What Do Our Students Need?

Our schools offer a special environment to our students. A safe space where students can learn and socialize and teachers can teach. But outside the school gates, a different world is patiently waiting for our students to join the wider community. 

Maria might have emerged from high school with a high degree of computer literacy but has yet to learn how to file a tax form or apply for a job. Similarly, Brad might be able to discuss the poetry of Langston Hughes but need to figure out how to boil an egg.

Our students generally come from a wide range of backgrounds, and we can't assume that there is an experienced adult in their lives who will equip them with the essential practical skills they need.

What Should the Syllabus Include?

The range of challenges that our students might face is enormous. We can't possibly cover every eventuality, but there are some areas where we can give them a basic understanding. A well-rounded home economics syllabus should cover the following:

Food and Nutrition

  • Managing and eating a healthy diet.
  • Meal planning, grocery list creation, and shopping within a budget.
  • Reading and following recipes.
  • Basic cooking, including baking, boiling, and barbecuing.

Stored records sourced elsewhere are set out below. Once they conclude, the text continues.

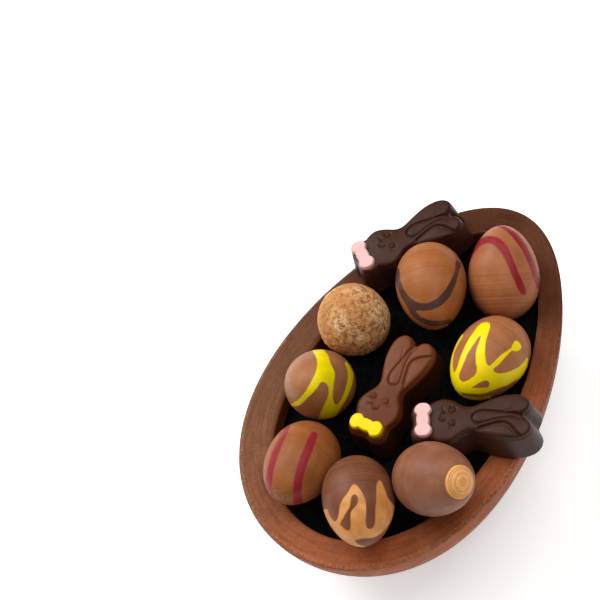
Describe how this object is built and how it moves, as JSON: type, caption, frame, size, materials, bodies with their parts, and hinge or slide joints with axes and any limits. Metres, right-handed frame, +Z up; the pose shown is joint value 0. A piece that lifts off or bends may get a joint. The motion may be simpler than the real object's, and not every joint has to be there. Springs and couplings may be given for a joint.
{
  "type": "filled chocolate egg half",
  "caption": "Thick moulded chocolate egg half lying open side up, filled with crumpled black tissue and a heap of small chocolate eggs, a cocoa truffle and bunnies with bows.",
  "frame": {"origin": "middle of the small flat spot under the round body, on the surface the half egg lies on", "axes": "+Z up out of the open side, +X towards the pointed end along the egg's length, +Y across it"},
  "size_m": [0.15, 0.1041, 0.0777],
  "materials": {
    "shell_chocolate": "satin, slightly marbled, soft melted rim",
    "black_tissue": "crumpled, faint sheen on the folds",
    "caramel_chocolate": "satin with dark bands and fine turning marks",
    "milk_chocolate": "satin with coloured bands and fine turning marks",
    "cocoa_dust": "matt, dusted with cocoa and dark specks",
    "bunny_milk_chocolate": "satin",
    "dark_chocolate": "satin",
    "yellow_chocolate": "satin",
    "pink_chocolate": "satin"
  },
  "bodies": {
    "root": {"shell": "shell_chocolate", "tissue_bed": "black_tissue", "caramel_swirl_egg": "caramel_chocolate", "red_striped_tall_egg": "milk_chocolate", "yellow_lattice_egg": "milk_chocolate", "yellow_band_egg": "milk_chocolate", "red_striped_low_egg": "milk_chocolate", "blond_swirl_egg": "milk_chocolate", "blond_tip_egg": "milk_chocolate", "truffle": "cocoa_dust", "milk_bunny": "bunny_milk_chocolate", "dark_bunny_low": "dark_chocolate", "dark_bunny_top": "dark_chocolate", "yellow_bow": "yellow_chocolate", "pink_bow_low": "pink_chocolate", "pink_bow_top": "pink_chocolate"}
  },
  "joints": []
}
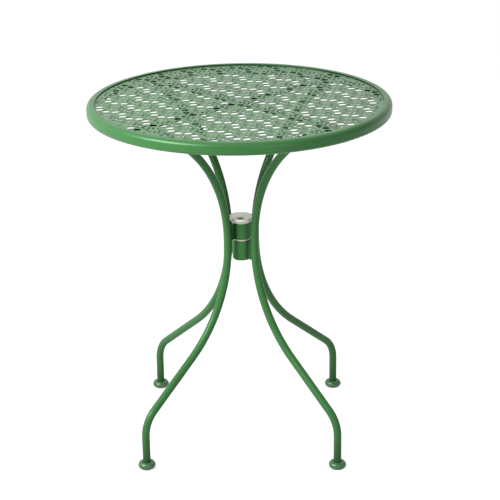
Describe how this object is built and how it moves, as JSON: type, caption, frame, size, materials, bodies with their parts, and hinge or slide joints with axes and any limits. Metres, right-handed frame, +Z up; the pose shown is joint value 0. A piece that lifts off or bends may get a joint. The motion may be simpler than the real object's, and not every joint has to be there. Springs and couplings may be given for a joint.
{
  "type": "bistro table",
  "caption": "Round metal bistro table: perforated rosette top in a rolled rim on bent tube legs that meet at a swivel hub.",
  "frame": {"origin": "on the floor under the hub axis, at the centre of the round top", "axes": "+Z up along the hub axis; the legs stand on the two diagonals; -Y is the front"},
  "size_m": [0.6, 0.6, 0.71],
  "materials": {
    "green_powder_coat": "satin powder coat",
    "green_plastic": "moulded, satin",
    "cream_plastic": "moulded, matt",
    "dark_plastic": "moulded, matt",
    "zinc_steel": "bright zinc"
  },
  "bodies": {
    "table": {"perforated_top": "green_powder_coat", "rim_shoulder": "green_powder_coat", "rim_band": "green_powder_coat", "rim_curl": "green_powder_coat", "brace_strip_long": "green_powder_coat", "brace_strip_front_half": "green_powder_coat", "brace_strip_back_half": "green_powder_coat", "leg_front_left": "green_powder_coat", "lug_front_left": "green_powder_coat", "hub_gusset_front_left": "green_powder_coat", "foot_pad_front_left": "green_plastic", "leg_back_right": "green_powder_coat", "lug_back_right": "green_powder_coat", "hub_gusset_back_right": "green_powder_coat", "foot_pad_back_right": "green_plastic", "hub_tube_upper": "green_powder_coat", "hub_pin": "cream_plastic", "hub_washer": "cream_plastic", "hub_cap": "dark_plastic", "top_bolts": "zinc_steel", "top_washers": "zinc_steel"},
    "swing_legs": {"hub_tube_lower": "green_powder_coat", "leg_front_right": "green_powder_coat", "lug_front_right": "green_powder_coat", "hub_gusset_front_right": "green_powder_coat", "foot_pad_front_right": "green_plastic", "leg_back_left": "green_powder_coat", "lug_back_left": "green_powder_coat", "hub_gusset_back_left": "green_powder_coat", "foot_pad_back_left": "green_plastic"}
  },
  "joints": [
    {"name": "leg_swing", "type": "hinge", "parent": "table", "child": "swing_legs", "pos_m": [0, 0, 0.3995], "axis": [0, 0, 1], "range_deg": [0, 62]}
  ]
}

Some students might already possess these skills. If so, they will enjoy sharing their expertise with others.

Money Management

  • Create and keep to a monthly budget.
  • Plan future large expenditures, such as saving for a car within six months.
  • Understanding pension plans and other retirement plans.
  • Understand and calculate interest rates associated with a mortgage or car payment.
  • Understanding credit card debt, including interest rates and annual fees. 

Home Management

  • Simple repairs and upkeep. Changing home AC filters, for example.
  • Creating a home tool kit checklist.
  • How to find a reputable plumber, electrician, or handyperson.
  • Fueling a car, checking the oil level, and replacing a blown tire.
  • Essential first aid.
  • Emergency preparedness and local evacuation plans.
  • Child care.
  • Sewing a straight line and a simple hand stitch. 


  • Filling out an application for a job or a scholarship.
  • Resume creation and updates.
  • Filing taxes.
  • Writing professional letters or emails.

Hygiene, Health, and Personal Appearance

  • Home cleanliness, including sanitizing bathrooms and kitchens.
  • Laundry and ironing clothing and other materials such as bedding.
  • Clothing choices for such events as job interviews.
  • Public speaking, including speaking with doctors and dentists.

General Note for Educators

We can't possibly cover every eventuality that students will face. The most important skill that our students will need is the ability to learn for themselves and be confident in the skills that they do have.

An additional subject or overarching theme to teach students is that the internet offers advice and information about everything under the sun. But our students will need to be able to evaluate this information and decide what is reliable and what is not. 

A Final Word

Around 70% of our students will go on to college. This may allow some of them to defer decisions that they will have to make, such as choosing a career right away or purchasing a house. But they will have to face them someday, and with a home economics course, we can help them thrive as they enter the adult world.